Remaking Old Magic with a Little Toothpaste and Elbow Grease
When I was a kid, one of my favourite chores was polishing silverware. I can't say how many times I was asked to do it, though it couldn't have been very many. Most of the time the good silverware lived in a heavy wooden chest on the top shelf of the hall closet, waiting patiently for a few holiday dinners a year. But every once in awhile it would be brought down and placed on the big table on an otherwise unremarkable Saturday, and I would be set up with a little blue tin of silver polish and a soft white cloth. I would methodically work my way through the curious array of oversized spoons and undersized forks and oddly shaped knives, genuinely enjoying myself. I wish I could say my pleasure came from being able to contribute to family celebrations, but the truth is that I just really liked watching the tarnish disappear beneath my fingers. It didn't feel like cleaning; it felt like I was conducting a ceremony to remove a curse.
It felt like magic.
Decades later, I don't keep a silver chest in my own home. But when my mom moved a few months ago, I ended up with two silver... goblets? Flutes? Chalices? I don't know how different cup shapes are defined. Whatever they're called, they'd never been part of my polishing duties as a youth. But they were definitely in need of a little shining up now.
I was excited to be on polish duty again, but I wasn't excited about the idea of the silver polish itself.
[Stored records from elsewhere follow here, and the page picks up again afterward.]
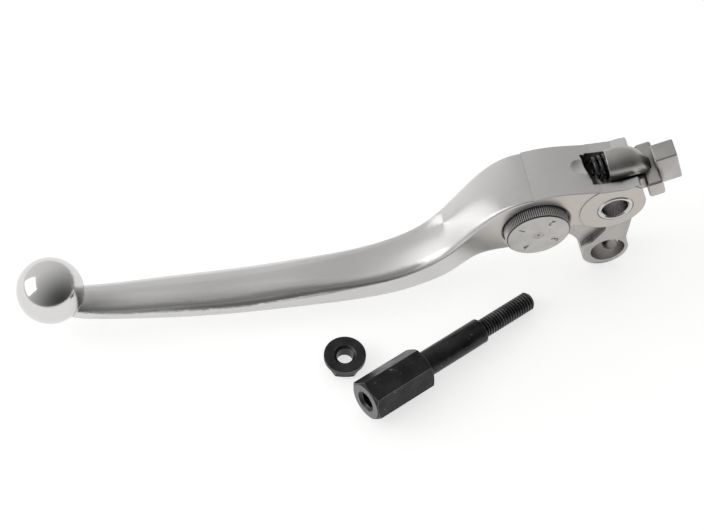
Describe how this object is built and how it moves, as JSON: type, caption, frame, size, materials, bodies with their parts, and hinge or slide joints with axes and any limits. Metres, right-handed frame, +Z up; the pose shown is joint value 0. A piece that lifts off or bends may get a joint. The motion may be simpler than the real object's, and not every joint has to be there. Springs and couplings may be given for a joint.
{
  "type": "clutch lever",
  "caption": "Curved hand lever with a ball end, forked pivot, numbered reach dial and push rod knuckle, lying with its loose hexagon pivot bolt and flanged nut.",
  "frame": {"origin": "centre of the pivot bore at the middle of the lever's thickness", "axes": "Y along the pivot axis with the dial facing -Y, -X along the blade towards the ball, +Z up from the table the lever lies on"},
  "size_m": [0.2022, 0.0664, 0.0508],
  "materials": {
    "polished_aluminium": "polished, with a fine satin grain along the blade",
    "cast_aluminium": "matte as-cast",
    "hardened_steel": "ground",
    "bush_steel": "turned",
    "spring_black": "black coated wire",
    "dial_steel": "satin, straight knurled rim",
    "cam_steel": "turned",
    "rivet_steel": "satin",
    "spring_steel": "plain spring steel",
    "clip_black": "black phosphate",
    "black_oxide": "black oxide, lightly worn at the edges"
  },
  "bodies": {
    "lever": {"lever_blade": "polished_aluminium", "detent_spring": "spring_steel", "cam_washer": "spring_steel", "reach_spring": "spring_black"},
    "knuckle": {"knuckle": "cast_aluminium", "contact_pad": "hardened_steel"},
    "dial": {"adjuster_dial": "dial_steel", "cam_shaft": "cam_steel", "dial_rivet": "rivet_steel", "cam_clip": "clip_black"},
    "bush": {"pivot_bush": "bush_steel"},
    "detent_ball": {"detent_ball": "hardened_steel"},
    "bolt": {"pivot_bolt": "black_oxide"},
    "nut": {"pivot_nut": "black_oxide"}
  },
  "joints": [
    {"name": "dial_turn", "type": "hinge", "parent": "lever", "child": "dial", "pos_m": [-0.0239, 0, -0.0042], "axis": [0, -1, 0], "range_deg": [0, 270]},
    {"name": "reach_adjust", "type": "hinge", "parent": "lever", "child": "knuckle", "pos_m": [0, 0, 0], "axis": [0, -1, 0], "range_deg": [0, 5.61], "deforming": ["reach_spring"]},
    {"name": "lever_pivot", "type": "hinge", "parent": "lever", "child": "bush", "pos_m": [0, 0, 0], "axis": [0, -1, 0], "range_deg": [0, 22]},
    {"name": "detent_click", "type": "slide", "parent": "lever", "child": "detent_ball", "axis": [0, -1, 0], "range_m": [0, 0.0004]},
    {"name": "bolt_lift", "type": "slide", "parent": "lever", "child": "bolt", "axis": [0, 0, 1], "range_m": [0, 0.1]},
    {"name": "nut_lift", "type": "slide", "parent": "lever", "child": "nut", "axis": [0, 0, 1], "range_m": [0, 0.05]}
  ],
  "couplings": [
    {"joint": "reach_adjust", "follows": "dial_turn", "ratio": 0.020741}
  ]
}
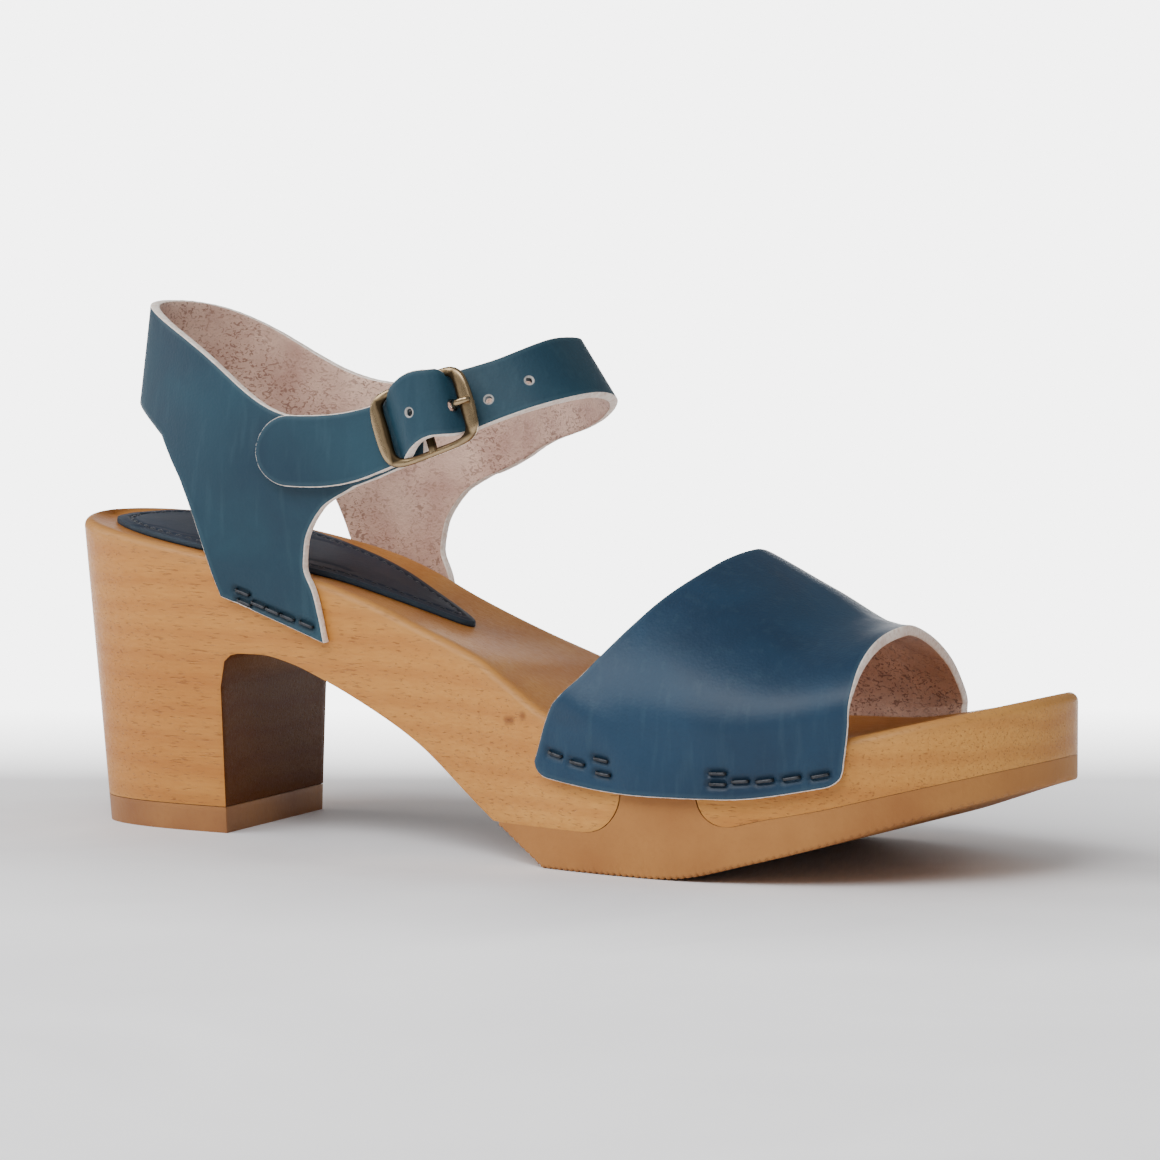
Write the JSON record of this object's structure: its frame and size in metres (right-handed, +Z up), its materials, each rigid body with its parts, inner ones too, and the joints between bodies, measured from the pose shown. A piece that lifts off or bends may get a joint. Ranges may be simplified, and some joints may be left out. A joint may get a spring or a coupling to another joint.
{
  "type": "clog sandal",
  "caption": "Right clog sandal: high block-heeled wooden sole with rubber treads, wide open-toed leather vamp and a heel quarter with a buckled ankle strap.",
  "frame": {"origin": "on the floor under the middle of the heel", "axes": "+X along the sole to the toe, +Y to the wearer's inner side, +Z up"},
  "size_m": [0.2478, 0.0936, 0.121],
  "materials": {
    "wood": "oiled, honey coloured, fine lengthwise grain",
    "tread_rubber": "matt tan, finely grooved underneath",
    "lift_rubber": "matt tan brown",
    "sock_leather": "soft dark blue, slightly glossy",
    "petrol_leather": "smooth waxed petrol blue outside, raw pinkish inside and at the cut edges",
    "strap_leather": "smooth waxed petrol blue outside, raw pinkish inside and at the cut edges",
    "antique_brass": "dark antique, rubbed bright on its high spots",
    "prong_brass": "dark antique"
  },
  "bodies": {
    "root": {"sole_wood": "wood", "outsole": "tread_rubber", "heel_lift": "lift_rubber", "insole": "sock_leather", "vamp": "petrol_leather", "quarter": "strap_leather", "buckle_frame": "antique_brass", "buckle_prong": "prong_brass"}
  },
  "joints": []
}
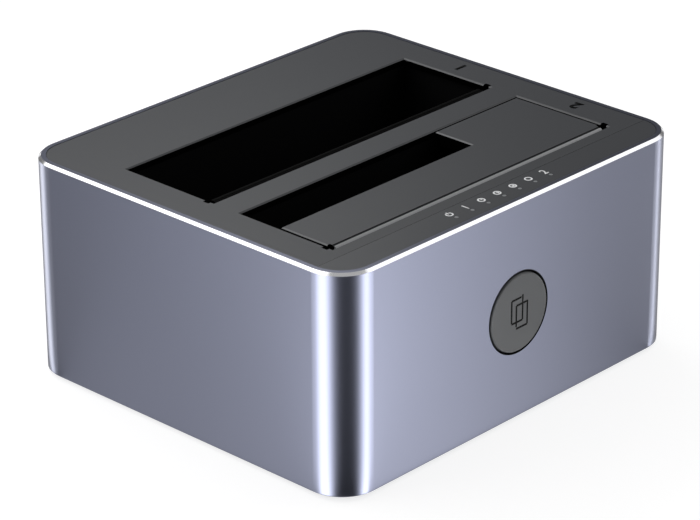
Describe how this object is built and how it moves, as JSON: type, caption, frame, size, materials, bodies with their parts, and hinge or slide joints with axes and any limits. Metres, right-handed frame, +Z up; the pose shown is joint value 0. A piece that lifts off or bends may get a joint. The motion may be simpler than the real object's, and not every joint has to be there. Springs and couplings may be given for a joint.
{
  "type": "drive duplicator",
  "caption": "Desktop drive duplicator: rounded metal sleeve, dark top with long drive bays under fold-down flaps, a row of indicator lights, and a round copy button on the front.",
  "frame": {"origin": "on the surface that the feet stand on, under the middle of the sleeve", "axes": "+X to the right along the bays, +Y to the rear with the sockets, +Z up; the copy button faces -Y"},
  "size_m": [0.1276, 0.1153, 0.0612],
  "materials": {
    "anodised_sleeve": "bead-blasted and anodised blue-grey, with bright cut edges",
    "black_moulding": "moulded, fine texture",
    "foot_rubber": "matt",
    "black_screw": "black oxide",
    "panel_plastic": "satin, fine spark texture",
    "film": "satin printed film",
    "clear_guide": "clear moulded",
    "circuit_board": "solder mask",
    "lamp": "moulded lamp",
    "steel_screw": "zinc plated",
    "bay_plastic": "moulded, black",
    "flap_plastic": "satin, fine spark texture",
    "pin_steel": "ground",
    "button_plastic": "satin with a sunk symbol",
    "plunger_plastic": "moulded",
    "socket_plastic": "moulded",
    "gilt_contact": "gold flash",
    "chip_epoxy": "moulded epoxy",
    "plated_metal": "nickel plated",
    "capacitor_can": "sleeved can",
    "ferrite": "pressed ferrite",
    "switch_plastic": "moulded",
    "rocker_plastic": "polished",
    "lead_insulation": "smooth",
    "ribbon_film": "smooth",
    "white_nylon": "moulded"
  },
  "bodies": {
    "dock": {"sleeve": "anodised_sleeve", "base_plate": "black_moulding", "feet": "foot_rubber", "tie_screws": "black_screw", "top_panel": "panel_plastic", "indicator_film": "film", "light_guide": "clear_guide", "indicator_board": "circuit_board", "indicator_leds": "lamp", "indicator_screws": "steel_screw", "bay_well_1": "bay_plastic", "bay_well_2": "bay_plastic", "well_screws": "steel_screw", "button_holder": "black_moulding", "button_screws": "steel_screw", "button_board": "circuit_board", "button_switch": "black_moulding", "main_board": "circuit_board", "board_screws": "steel_screw", "sata_socket_1": "socket_plastic", "sata_socket_2": "socket_plastic", "sata_contacts_1": "gilt_contact", "sata_contacts_2": "gilt_contact", "bridge_chip": "chip_epoxy", "copy_controller": "chip_epoxy", "memory_chip": "chip_epoxy", "crystal": "plated_metal", "filter_capacitors": "capacitor_can", "power_inductors": "ferrite", "usb_shell": "plated_metal", "usb_tongue": "socket_plastic", "power_jack": "socket_plastic", "power_jack_pin": "plated_metal", "switch_housing": "switch_plastic", "switch_terminals": "plated_metal", "switch_leads": "lead_insulation", "indicator_ribbon": "ribbon_film", "button_ribbon": "ribbon_film", "ribbon_sockets": "white_nylon"},
    "flap_1": {"flap_1": "flap_plastic", "flap_pin_1": "pin_steel"},
    "flap_2": {"flap_2": "flap_plastic", "flap_pin_2": "pin_steel"},
    "copy_button": {"button_cap": "button_plastic", "switch_plunger": "plunger_plastic"},
    "power_rocker": {"power_rocker": "rocker_plastic"}
  },
  "joints": [
    {"name": "flap_1_hinge", "type": "hinge", "parent": "dock", "child": "flap_1", "pos_m": [0, 0.0002, 0.0589], "axis": [1, 0, 0], "range_deg": [0, 90]},
    {"name": "flap_2_hinge", "type": "hinge", "parent": "dock", "child": "flap_2", "pos_m": [0, -0.0402, 0.0589], "axis": [-1, 0, 0], "range_deg": [0, 90]},
    {"name": "copy_button_press", "type": "slide", "parent": "dock", "child": "copy_button", "axis": [0, 1, 0], "range_m": [0, 0.0008], "stiffness_N_per_m": 1500, "springref_m": -0.0003},
    {"name": "power_rocker_tilt", "type": "hinge", "parent": "dock", "child": "power_rocker", "pos_m": [0.04, 0.0557, 0.03], "axis": [1, 0, 0], "range_deg": [0, 20]}
  ]
}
In the years that have passed, much of the world and I have learned a lot more about how our everyday actions impact the environment. The thick smelly liquid I remembered no longer seemed like the best choice for the job. So I asked the internet for silver polish alternatives and found that toothpaste was on the list. Something that I put in my mouth twice a day already? Sounded good and non-toxic to me.
Sadly, I didn't think to take a true before shot, but here's an "in between" shot, after I'd cleaned the first cup but not started on the second:
Now I just need to figure put what our our shiny goblet-chalice-flute-cups are actually called, and decide what suitably magical thing they should hold in their new home on our bookshelf. Suggestions on both fronts are welcome.